Bei so ergiebigem Wasserzufluss kann man viele von diesen in Augenschein nehmen. Eine dieser periodischen Karstquellen tritt direkt unter der geschotterten Ortsverbindungsstraße Morsbach-Esselberg, die nur im steilsten Bereich geteert ist, auf. Zudem tauchen am östlichen Hangfuß ebenfalls periodisch einige Quellen aus Felsspalten und Ritzen auf. Diese führen nur nach der Schneeschmelze oder nach eher selten vorkommenden, längeren Regenperioden Wasser.
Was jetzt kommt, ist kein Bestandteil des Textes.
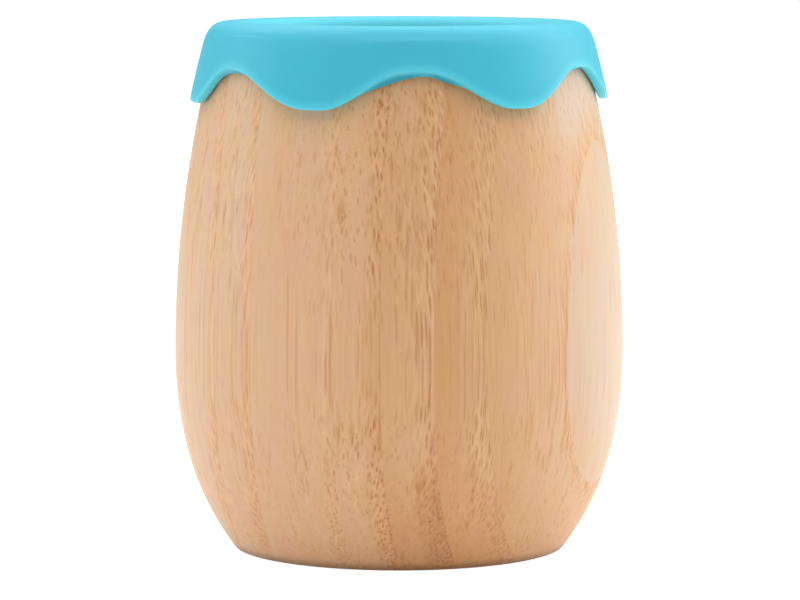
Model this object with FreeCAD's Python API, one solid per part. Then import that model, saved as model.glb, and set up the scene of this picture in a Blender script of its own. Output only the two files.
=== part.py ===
import FreeCAD, Part
import math
import os

# A small child's drinking cup, turned from a block of laminated bamboo, with a soft silicone
# drinking rim stretched over its mouth. All sizes are in millimetres. The cup stands on its base
# at z = 0 with +Z up, and the photographed side faces -Y.
V = FreeCAD.Vector
UP = V(0, 0, 1)
ORIGIN = V(0, 0, 0)

# The turned outside: three arcs that meet smoothly, from the foot to the mouth.
CUP_HEIGHT = 80.4
FOOT_RADIUS = 25.7
MOUTH_RADIUS = 28.1
BELLY_SWELL = 6.9
BELLY_RADIUS = MOUTH_RADIUS + BELLY_SWELL
BELLY_HEIGHT = 30.5
LOWER_BELLY_ARC = 63.5
FOOT_ARC_TOP = 16.5
FOOT_EDGE_ROUND = 0.8

# The bored inside.
MOUTH_WALL = 3.5
BORE_DRAFT = 1.0
FLOOR_THICKNESS = 7.0
BORE_CORNER_RADIUS = 6.0
MOUTH_EDGE_ROUND = 0.6

# The laminated block: boards glued face to face, each of strips glued edge to edge. BOARD_TURN
# is how far the boards are turned about +Z. BOARDS are their thicknesses from the left, for a
# block as wide as they add up to, and the front strip of each is FRONT_STRIPS wide on it. A
# larger or smaller block has the same boards and strips in proportion.
BOARD_TURN = -19.4
BOARDS = (9.5, 7.2, 7.2, 6.8, 7.0, 7.2, 7.4, 6.9, 8.7, 4.1)
FRONT_STRIPS = (26.0, 27.4, 23.2, 17.5, 21.0, 15.2, 20.0, 25.5, 16.6, 21.0)
STRIP_WIDTH = 21.0
BLOCK_ALLOWANCE = 1.0

# The silicone rim: a lip on the wood's top edge, a flange in the bore and a wavy skirt outside.
FIT_CLEARANCE = 0.3
LIP_THICKNESS = 1.6
SKIRT_THICKNESS = 1.45
FLANGE_THICKNESS = 1.6
FLANGE_DEPTH = 7.0
SHOULDER_ROUND = 3.5
INNER_LIP_ROUND = 1.4
FLANGE_END_ROUND = 0.6
DRIP_LENGTH = 12.4
WAVE_DEPTH = 5.8
SKIRT_EDGE_ROUND = 0.5
DRIP_ANGLES = (-80.0, -23.5, 35.0, 88.0, 152.0, 216.0)
POINTS_PER_HALF_WAVE = 6


def at(r, z):
    """A point of a half section, at radius r and height z."""
    return V(r, 0, z)


def arc(centre, start, end):
    """The short arc from start to end about centre."""
    middle = (start - centre) + (end - centre)
    middle.normalize()
    return Part.Arc(start, centre + middle * (start - centre).Length, end).toShape()


def outline(points):
    return [Part.makeLine(a, b) for a, b in zip(points, points[1:])]


def turned(edges):
    """The solid that a closed half section makes about the cup's axis."""
    return Part.Face(Part.Wire(edges)).revolve(ORIGIN, UP, 360)


def rounded(solid, radius, places):
    """Rounds the full circles of solid that have these (radius, height) places."""
    found = []
    for r, z in places:
        for edge in solid.Edges:
            circle = edge.Curve
            if isinstance(circle, Part.Circle) and abs(circle.Radius - r) < 0.01:
                if abs(circle.Center.z - z) < 0.01:
                    found.append(edge)
                    break
    return solid.makeFillet(radius, found)


def end_rounding(side_centre, side_radius, end_z, radius):
    """The rounding between a flat end at end_z and a side arc: its centre and its two ends, the
    one on the flat first. The radius is negative at a lower end."""
    z = end_z - radius
    reach = side_radius - abs(radius)
    r = side_centre.x + math.sqrt(reach ** 2 - (z - side_centre.z) ** 2)
    centre = at(r, z)
    return centre, at(r, end_z), side_centre + (centre - side_centre) * (side_radius / reach)


def upper_arc_radius():
    """The radius of the arc from the belly's widest point up to the mouth."""
    rise = CUP_HEIGHT - BELLY_HEIGHT
    drawn_in = BELLY_RADIUS - MOUTH_RADIUS
    return (rise ** 2 + drawn_in ** 2) / (2 * drawn_in)


def upper_side(z, offset=0.0):
    """The radius at height z of the side above the belly, moved outwards by offset."""
    arc_radius = upper_arc_radius()
    centre_r = BELLY_RADIUS - arc_radius
    return centre_r + math.sqrt((arc_radius + offset) ** 2 - (z - BELLY_HEIGHT) ** 2)


def bore_radius(z):
    return MOUTH_RADIUS - MOUTH_WALL - (CUP_HEIGHT - z) * math.tan(math.radians(BORE_DRAFT))


def cup_side():
    """The outside from the base to the mouth's top edge, and where it starts and ends."""
    belly = at(BELLY_RADIUS, BELLY_HEIGHT)
    lower_centre = at(BELLY_RADIUS - LOWER_BELLY_ARC, BELLY_HEIGHT)
    slope = math.asin((BELLY_HEIGHT - FOOT_ARC_TOP) / LOWER_BELLY_ARC)
    inwards = V(-math.cos(slope), 0, math.sin(slope))
    joint = lower_centre - inwards * LOWER_BELLY_ARC
    chord = at(FOOT_RADIUS, 0) - joint
    foot_arc = chord.dot(chord) / (2 * chord.dot(inwards))
    foot_centre = joint + inwards * foot_arc
    upper_centre = at(BELLY_RADIUS - upper_arc_radius(), BELLY_HEIGHT)
    low, start, foot = end_rounding(foot_centre, foot_arc, 0, -FOOT_EDGE_ROUND)
    high, end, shoulder = end_rounding(upper_centre, upper_arc_radius(), CUP_HEIGHT, MOUTH_EDGE_ROUND)
    return start, end, [arc(low, start, foot),
                        arc(foot_centre, foot, joint),
                        arc(lower_centre, joint, belly),
                        arc(upper_centre, belly, shoulder),
                        arc(high, shoulder, end)]


def turned_cup():
    """The whole wooden cup, before it is parted into its strips."""
    mouth_r = bore_radius(CUP_HEIGHT)
    draft = math.radians(BORE_DRAFT)
    floor_r = bore_radius(FLOOR_THICKNESS)
    flat_r = floor_r - BORE_CORNER_RADIUS * math.tan(math.pi / 4 + draft / 2)
    centre = at(flat_r, FLOOR_THICKNESS + BORE_CORNER_RADIUS)
    corner_top = centre + V(math.cos(draft), 0, -math.sin(draft)) * BORE_CORNER_RADIUS
    start, end, side = cup_side()
    section = outline([at(0, 0), start]) + side + outline([end, at(mouth_r, CUP_HEIGHT), corner_top])
    section.append(arc(centre, corner_top, at(flat_r, FLOOR_THICKNESS)))
    section += outline([at(flat_r, FLOOR_THICKNESS), at(0, FLOOR_THICKNESS), at(0, 0)])
    return rounded(turned(section), MOUTH_EDGE_ROUND, [(mouth_r, CUP_HEIGHT)])


def block_edges(widths):
    """Where pieces of these widths end, side by side from one side of the block to the other."""
    half = BELLY_RADIUS + BLOCK_ALLOWANCE
    scale = 2 * half / sum(BOARDS)
    edges = [-half]
    for width in widths:
        edges.append(edges[-1] + width * scale)
    return edges


def strip_widths(front_strip):
    """The widths of the strips along one board, from the front of the block to the back."""
    rest = sum(BOARDS) - front_strip
    count = math.floor(rest / STRIP_WIDTH)
    return [front_strip] + [STRIP_WIDTH] * count + [rest - STRIP_WIDTH * count]


def bamboo_strips(cup):
    """Each strip of each board, as the lathe leaves it. A strip that it cuts away is left out."""
    strips = {}
    lines = block_edges(BOARDS)
    for board, front_strip in enumerate(FRONT_STRIPS):
        left, right = lines[board], lines[board + 1]
        joints = block_edges(strip_widths(front_strip))
        count = 0
        for front, back in zip(joints, joints[1:]):
            blank = Part.makeBox(right - left, back - front, CUP_HEIGHT, V(left, front, 0))
            blank.rotate(ORIGIN, UP, BOARD_TURN)
            strip = cup.common(blank)
            if strip.Solids:
                count += 1
                strips["board_%02d_strip_%d" % (board + 1, count)] = strip
    return strips


def wave_heights():
    """Angle and height of the skirt's lower edge: a half cosine between each drip and crest."""
    drip_z = CUP_HEIGHT + LIP_THICKNESS - DRIP_LENGTH
    places = []
    for start, end in zip(DRIP_ANGLES, DRIP_ANGLES[1:] + (DRIP_ANGLES[0] + 360,)):
        steps = 2 * POINTS_PER_HALF_WAVE
        for step in range(steps):
            share = step / steps
            z = drip_z + WAVE_DEPTH * (1 - math.cos(2 * math.pi * share)) / 2
            places.append((math.radians(start + (end - start) * share), z))
    return places


def under_wave():
    """What is cut away below the skirt's wavy edge."""
    inside = bore_radius(CUP_HEIGHT) + MOUTH_WALL / 2
    outside = BELLY_RADIUS + SKIRT_THICKNESS * 2
    rings = []
    for r in (inside, outside):
        points = [V(r * math.sin(a), -r * math.cos(a), z) for a, z in wave_heights()]
        curve = Part.BSplineCurve()
        curve.interpolate(Points=points, PeriodicFlag=True)
        rings.append(curve.toShape())
    return Part.makeRuledSurface(rings[0], rings[1]).extrude(UP * -DRIP_LENGTH)


def wavy_edges(skirt):
    """The long edges round the skirt's lower end."""
    lowest = CUP_HEIGHT + LIP_THICKNESS - DRIP_LENGTH
    found = []
    for edge in skirt.Edges:
        box = edge.BoundBox
        if abs(box.ZMin - lowest) < 0.1 and box.ZLength > WAVE_DEPTH / 2 and box.XLength > MOUTH_RADIUS:
            found.append(edge)
    return found


def silicone_rim():
    """The moulded rim: flange in the bore, lip over the wood's top edge, skirt outside."""
    top = CUP_HEIGHT + LIP_THICKNESS
    flange_z = CUP_HEIGHT - FLANGE_DEPTH
    skirt_z = top - DRIP_LENGTH - SKIRT_THICKNESS
    flange_outer = bore_radius(CUP_HEIGHT) - FIT_CLEARANCE
    flange_end = bore_radius(flange_z) - FIT_CLEARANCE
    flange_inner = flange_outer - FLANGE_THICKNESS
    face = FIT_CLEARANCE + SKIRT_THICKNESS
    side_centre = at(BELLY_RADIUS - upper_arc_radius(), BELLY_HEIGHT)
    inner_top = at(upper_side(CUP_HEIGHT, FIT_CLEARANCE), CUP_HEIGHT)
    inner_foot = at(upper_side(skirt_z, FIT_CLEARANCE), skirt_z)
    outer_foot = at(upper_side(skirt_z, face), skirt_z)
    shoulder, crest, side = end_rounding(side_centre, upper_arc_radius() + face, top, SHOULDER_ROUND)
    section = outline([crest, at(flange_inner, top), at(flange_inner, flange_z),
                       at(flange_end, flange_z), at(flange_outer, CUP_HEIGHT), inner_top])
    section.append(arc(side_centre, inner_top, inner_foot))
    section += outline([inner_foot, outer_foot])
    section.append(arc(side_centre, outer_foot, side))
    section.append(arc(shoulder, side, crest))
    rim = rounded(turned(section), INNER_LIP_ROUND, [(flange_inner, top)])
    rim = rounded(rim, FLANGE_END_ROUND, [(flange_inner, flange_z), (flange_end, flange_z)])
    rim = rim.cut(under_wave())
    return rim.makeFillet(SKIRT_EDGE_ROUND, wavy_edges(rim))


def main():
    os.makedirs("parts", exist_ok=True)
    nodes = bamboo_strips(turned_cup())
    nodes["silicone_drinking_rim"] = silicone_rim()
    for name, shape in nodes.items():
        shape.exportStep("parts/%s.step" % name)
        print("%-24s solids %d  volume %8.1f mm3" % (name, len(shape.Solids), shape.Volume))


main()
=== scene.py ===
import math

import bmesh
import bpy
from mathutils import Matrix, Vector


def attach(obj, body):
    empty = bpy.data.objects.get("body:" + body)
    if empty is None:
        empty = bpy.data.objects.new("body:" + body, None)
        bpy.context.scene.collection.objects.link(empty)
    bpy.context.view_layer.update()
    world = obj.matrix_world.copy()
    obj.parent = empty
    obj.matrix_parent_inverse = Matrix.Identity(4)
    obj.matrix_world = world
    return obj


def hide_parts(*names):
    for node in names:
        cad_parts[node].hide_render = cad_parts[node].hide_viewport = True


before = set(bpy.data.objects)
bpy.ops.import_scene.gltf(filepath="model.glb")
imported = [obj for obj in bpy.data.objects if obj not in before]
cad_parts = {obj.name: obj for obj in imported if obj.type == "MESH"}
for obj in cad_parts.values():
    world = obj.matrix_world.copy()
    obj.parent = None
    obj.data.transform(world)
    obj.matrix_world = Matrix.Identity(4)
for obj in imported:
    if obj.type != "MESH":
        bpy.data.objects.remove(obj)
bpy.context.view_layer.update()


# The wooden cup: a block of bamboo boards, glued face to face, each of strips glued edge to edge.
# The block was turned on a lathe, bored and oiled, so every strip shows on the turned side as a
# tall band, and the fibres in it run straight up.
CUP_HEIGHT = 0.0804
FOOT_RADIUS = 0.0257
MOUTH_RADIUS = 0.0281
BELLY_RADIUS = 0.035
BELLY_HEIGHT = 0.0305
LOWER_BELLY_ARC = 0.0635
FOOT_ARC_TOP = 0.0165
FOOT_EDGE_ROUND = 0.0008
MOUTH_WALL = 0.0035
BORE_DRAFT = math.radians(1.0)
FLOOR_THICKNESS = 0.007
BORE_CORNER_RADIUS = 0.006
MOUTH_EDGE_ROUND = 0.0006
LATHE_STEPS = 300

BOARD_TURN = math.radians(-19.4)
BOARDS = (0.0095, 0.0072, 0.0072, 0.0068, 0.007, 0.0072, 0.0074, 0.0069, 0.0087, 0.0041)
FRONT_STRIPS = (0.026, 0.0274, 0.0232, 0.0175, 0.021, 0.0152, 0.02, 0.0255, 0.0166, 0.021)
STRIP_WIDTH = 0.021


def place(r, z):
    """A point of a half section, at radius r and height z."""
    return Vector((r, 0, z))


def draw_line(section, end, goal):
    """Draws the half section on from end in a straight line to goal."""
    new_end = bmesh.ops.extrude_vert_indiv(section, verts=[end])["verts"][0]
    new_end.co = goal
    return new_end


def draw_arc(section, end, centre, goal, steps):
    """Draws the half section on from end, the short way round centre, to goal."""
    start_angle = math.atan2(end.co.z - centre.z, end.co.x - centre.x)
    goal_angle = math.atan2(goal.z - centre.z, goal.x - centre.x)
    turn = (goal_angle - start_angle + math.pi) % (2 * math.pi) - math.pi
    arc = bmesh.ops.spin(section, geom=[end], cent=centre, axis=(0, -1, 0), angle=turn, steps=steps)
    return next(part for part in arc["geom_last"] if isinstance(part, bmesh.types.BMVert))


def round_corners(section, corners, radius, segments):
    """Rounds corners of the half section."""
    bmesh.ops.bevel(section, geom=corners, offset=radius, offset_type="OFFSET", segments=segments,
                    profile=0.5, affect="VERTICES", material=-1)


def end_rounding(side_centre, side_radius, end_z, radius):
    """The rounding between a flat end at end_z and a side arc: its centre and its two ends, the
    one on the flat first. The radius is negative at a lower end."""
    z = end_z - radius
    reach = side_radius - abs(radius)
    r = side_centre.x + math.sqrt(reach ** 2 - (z - side_centre.z) ** 2)
    centre = place(r, z)
    return centre, place(r, end_z), side_centre + (centre - side_centre) * (side_radius / reach)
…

Während die Attraktivität des Tales unbestritten ist, ist die Benennung desselben einigermaßen unklar. Offiziell unter dem Namen Esselbergbach geführt, verwendet vor Ort niemand diese Bezeichnung. Gredings verstorbener Chronist Ottokar Wagner benannte ihn als Esselbach, von Etzelbach oder der früher vermuteten "Atzelburg" hergeleitet. In Morsbach wird er als Hainbach oder Mühlbach bezeichnet und manche Esselberger benennen das Bächlein als Morsbacher Wasser. In Morsbach fließt er dann Richtung Emsing, um dort in die Anlauter zu münden. Karstquellen sind im Juragebiet eigentlich keine Seltenheit, so vollkommen naturbelassene periodische Quellen wie den "Brotzel" zwischen Esselberg und Morsbach gibt es im ganzen Jura aber kaum mehr zu finden. Wer auf die Suche nach solchen im Volksmund auch "Hungerbrunnen" genannten Quellen geht, dem bleiben immer nur wenige Tage nach starken Niederschlägen. Das Tal mit den beweideten Hängen ist jedoch bei jedem Wetter einen Spaziergang wert. Zudem liegt der Abschnitt vom Geotop bis Morsbach auf dem Jakobsweg, der von Nürnberg bis nach Eichstätt führt.

Am Wochenende war im Tal Hochbetrieb an Besuchern, die dieses Naturschauspiel sehen wollten. Leider werden hier die Probleme dieses Lokaltourismus deutlich. Nicht nur, dass alle möglichst nahe zu den Quellen fahren wollen. Einige konnten es sich nicht verkneifen für Fotos den Rand des Quelltopfes zu betreten und damit dessen Zerstörung in Kauf zu nehmen.

Werden aus dem Rand des sich über Jahrhunderte gebildeten Quelltopfes Stücke herausgebrochen oder wird versucht, den Rand mit Steinen selbst zu gestalten, so ist der gleichmäßige Ablauf unterbrochen. Dann besteht die Gefahr, dass sich Gräben ausbilden und die einzigartige Form des Quelltopfes zerstört wird. Mit wenigen Metern Abstand lässt sich die Quelle trotzdem wunderbar beobachten ohne sie zu zerstören.